We produced multiple protein sequence alignments of 13 homeodomains (Figure 2.6.1.3) selected from SCOP 1.71 using a multiple structure alignment tool, MUSTANG [145]. These domains were ranked by z-scores calculated by using our scoring method and the sequence of 1B8I-A as the query. According to z-scores, these 13 domains can be roughly divided into two groups, including the Ubx-like homeodomain colored in blue (e.g. PDB entry 9ANT-A (12.77), 1AHD-P (12.19), and 1SAN (11.96)) and the Oct-1 POU homeodomain colored in red (e.g. PDB entry 1E3O-C1 (6.40), 1GT0-C1 (6.38), and 1O4X-A1 (4.40)). Figure 2.6.1.3 shows that all Ubx-like homeodomains are significantly more conserved than Oct-1 POU homeodomains on contact residues (green).

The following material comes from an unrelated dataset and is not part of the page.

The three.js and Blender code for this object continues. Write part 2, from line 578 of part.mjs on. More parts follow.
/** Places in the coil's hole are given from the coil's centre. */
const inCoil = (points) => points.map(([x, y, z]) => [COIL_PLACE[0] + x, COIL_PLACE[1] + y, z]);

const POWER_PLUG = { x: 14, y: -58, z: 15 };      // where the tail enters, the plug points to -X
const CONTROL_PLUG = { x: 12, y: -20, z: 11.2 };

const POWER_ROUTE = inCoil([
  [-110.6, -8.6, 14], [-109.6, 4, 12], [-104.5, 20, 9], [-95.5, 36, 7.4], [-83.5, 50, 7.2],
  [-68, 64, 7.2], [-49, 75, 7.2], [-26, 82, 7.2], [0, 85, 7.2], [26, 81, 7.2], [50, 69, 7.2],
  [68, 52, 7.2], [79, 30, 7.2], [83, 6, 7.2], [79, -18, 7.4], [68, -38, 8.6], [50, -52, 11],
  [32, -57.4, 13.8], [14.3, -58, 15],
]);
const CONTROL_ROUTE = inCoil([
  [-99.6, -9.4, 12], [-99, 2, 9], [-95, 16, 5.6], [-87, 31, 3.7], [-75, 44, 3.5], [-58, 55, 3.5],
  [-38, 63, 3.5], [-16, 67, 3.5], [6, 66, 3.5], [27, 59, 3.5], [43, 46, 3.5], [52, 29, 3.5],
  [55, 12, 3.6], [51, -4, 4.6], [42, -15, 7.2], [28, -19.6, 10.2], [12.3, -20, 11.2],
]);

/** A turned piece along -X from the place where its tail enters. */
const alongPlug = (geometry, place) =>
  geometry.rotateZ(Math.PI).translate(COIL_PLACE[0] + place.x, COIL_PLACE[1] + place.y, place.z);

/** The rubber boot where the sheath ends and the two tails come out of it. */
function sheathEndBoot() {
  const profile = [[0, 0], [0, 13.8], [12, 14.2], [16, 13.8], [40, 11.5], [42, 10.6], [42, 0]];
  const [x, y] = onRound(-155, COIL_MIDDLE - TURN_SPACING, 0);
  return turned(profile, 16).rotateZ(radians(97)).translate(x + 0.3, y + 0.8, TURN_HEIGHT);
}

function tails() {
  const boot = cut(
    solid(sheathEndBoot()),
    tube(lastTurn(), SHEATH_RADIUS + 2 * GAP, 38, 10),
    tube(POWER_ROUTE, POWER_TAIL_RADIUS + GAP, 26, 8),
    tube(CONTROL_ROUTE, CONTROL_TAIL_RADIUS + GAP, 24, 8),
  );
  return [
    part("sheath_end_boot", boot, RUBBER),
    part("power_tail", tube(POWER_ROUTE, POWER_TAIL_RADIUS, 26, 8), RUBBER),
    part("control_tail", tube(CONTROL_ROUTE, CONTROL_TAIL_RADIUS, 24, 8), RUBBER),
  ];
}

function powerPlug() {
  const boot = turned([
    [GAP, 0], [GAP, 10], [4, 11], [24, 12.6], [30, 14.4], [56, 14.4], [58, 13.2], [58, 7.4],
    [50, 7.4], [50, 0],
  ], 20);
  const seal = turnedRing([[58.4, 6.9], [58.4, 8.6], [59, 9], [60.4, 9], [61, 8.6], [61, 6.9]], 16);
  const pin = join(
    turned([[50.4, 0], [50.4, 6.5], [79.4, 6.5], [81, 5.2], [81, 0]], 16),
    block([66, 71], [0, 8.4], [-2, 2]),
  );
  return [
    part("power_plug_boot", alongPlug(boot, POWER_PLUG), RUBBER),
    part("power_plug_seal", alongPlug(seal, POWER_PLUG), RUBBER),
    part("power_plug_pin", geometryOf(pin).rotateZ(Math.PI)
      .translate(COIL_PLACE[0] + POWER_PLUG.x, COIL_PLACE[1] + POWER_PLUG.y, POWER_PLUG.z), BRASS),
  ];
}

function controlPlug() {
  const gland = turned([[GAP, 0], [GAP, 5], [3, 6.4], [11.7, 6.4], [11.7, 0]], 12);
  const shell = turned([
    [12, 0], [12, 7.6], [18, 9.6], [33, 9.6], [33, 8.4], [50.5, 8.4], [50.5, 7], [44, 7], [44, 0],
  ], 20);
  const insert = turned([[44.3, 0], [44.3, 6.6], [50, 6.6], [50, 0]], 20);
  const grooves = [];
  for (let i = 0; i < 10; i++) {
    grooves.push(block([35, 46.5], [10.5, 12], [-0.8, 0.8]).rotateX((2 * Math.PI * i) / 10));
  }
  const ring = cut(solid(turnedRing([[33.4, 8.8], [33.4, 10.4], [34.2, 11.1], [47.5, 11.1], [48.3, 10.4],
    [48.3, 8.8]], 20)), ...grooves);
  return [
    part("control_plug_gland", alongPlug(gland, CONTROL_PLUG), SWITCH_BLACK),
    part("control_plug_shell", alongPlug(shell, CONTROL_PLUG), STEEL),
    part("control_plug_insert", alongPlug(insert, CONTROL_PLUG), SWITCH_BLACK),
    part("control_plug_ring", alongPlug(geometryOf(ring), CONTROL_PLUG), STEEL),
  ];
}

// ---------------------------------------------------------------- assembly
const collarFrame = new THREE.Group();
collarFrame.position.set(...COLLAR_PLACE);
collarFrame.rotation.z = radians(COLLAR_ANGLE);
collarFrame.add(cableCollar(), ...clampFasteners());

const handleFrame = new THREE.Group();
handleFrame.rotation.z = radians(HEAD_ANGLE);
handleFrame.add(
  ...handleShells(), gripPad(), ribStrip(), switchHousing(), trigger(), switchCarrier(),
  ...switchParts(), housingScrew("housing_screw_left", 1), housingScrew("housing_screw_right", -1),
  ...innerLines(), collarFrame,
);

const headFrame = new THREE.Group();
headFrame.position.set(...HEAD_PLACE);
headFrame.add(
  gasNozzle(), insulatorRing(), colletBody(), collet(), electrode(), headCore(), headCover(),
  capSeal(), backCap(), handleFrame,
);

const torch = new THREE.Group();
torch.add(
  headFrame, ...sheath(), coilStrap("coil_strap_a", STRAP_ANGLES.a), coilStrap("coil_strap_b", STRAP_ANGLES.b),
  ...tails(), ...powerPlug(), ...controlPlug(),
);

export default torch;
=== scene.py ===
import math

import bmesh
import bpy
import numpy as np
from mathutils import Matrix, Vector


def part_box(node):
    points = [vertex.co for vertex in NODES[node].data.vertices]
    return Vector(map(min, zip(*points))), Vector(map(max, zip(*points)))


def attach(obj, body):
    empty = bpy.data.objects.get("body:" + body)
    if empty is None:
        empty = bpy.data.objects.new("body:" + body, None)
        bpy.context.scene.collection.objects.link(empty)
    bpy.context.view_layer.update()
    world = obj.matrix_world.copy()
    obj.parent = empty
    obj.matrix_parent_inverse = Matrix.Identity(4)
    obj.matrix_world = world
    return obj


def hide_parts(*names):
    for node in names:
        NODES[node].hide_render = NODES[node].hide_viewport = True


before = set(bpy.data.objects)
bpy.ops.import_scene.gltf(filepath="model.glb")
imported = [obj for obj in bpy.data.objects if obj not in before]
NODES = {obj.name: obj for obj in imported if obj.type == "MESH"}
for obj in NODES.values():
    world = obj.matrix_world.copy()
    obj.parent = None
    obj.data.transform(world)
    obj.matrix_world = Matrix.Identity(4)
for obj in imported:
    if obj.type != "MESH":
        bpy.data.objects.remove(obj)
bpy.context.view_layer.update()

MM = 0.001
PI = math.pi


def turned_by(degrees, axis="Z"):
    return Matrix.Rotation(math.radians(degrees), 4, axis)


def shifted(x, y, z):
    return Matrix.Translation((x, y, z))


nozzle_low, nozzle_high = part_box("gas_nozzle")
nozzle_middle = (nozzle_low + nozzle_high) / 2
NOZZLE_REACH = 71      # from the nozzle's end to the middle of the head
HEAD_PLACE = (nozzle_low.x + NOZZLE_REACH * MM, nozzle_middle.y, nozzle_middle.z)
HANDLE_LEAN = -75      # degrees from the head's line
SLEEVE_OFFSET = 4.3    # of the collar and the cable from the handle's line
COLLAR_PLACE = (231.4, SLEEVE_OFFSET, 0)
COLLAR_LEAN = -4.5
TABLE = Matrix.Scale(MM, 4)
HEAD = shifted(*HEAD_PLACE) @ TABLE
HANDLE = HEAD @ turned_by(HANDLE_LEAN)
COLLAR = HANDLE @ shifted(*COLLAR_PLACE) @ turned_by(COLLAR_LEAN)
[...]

The Ubx homeodomain binds together with the extradenticle homeodomain (Exd) to recognize four DNA bases (ATAA) [138] based on four residues that are Ile47, Gln50, Asn51, and Met54, locating at α3 helix in the Ubx (gray columns in Figure 2.6.1.3). The z-scores of the domains are higher if they are conserved on these four residues, such as three antennapedia homeodomains and two homeobox protein

hox. These results show that contact residues interacting with bases in the DNA sequences are often conserved. This result is consistent to previous results [146] in which the homeodomain family was considered as a multi-specific family that consists of some subfamilies. This work concluded that members in the same subfamily bind DNA specifically but the members in different subfamilies recognize different DNA targets. In summary, we demonstrated the conservation of DNA-contact residues in DNA-binding domains.

Figure 2.6.1.3. Multiple structure alignment of 13 homeodomain structures. The domains with similar DNA-binding specificities with 1B8I-A are shown in blue and others are red. The contact residues of 1B8I-A are marked green. The contact residues interacting to the bases of the core binding site in the DNA (ATAA) major groove are indicated gray.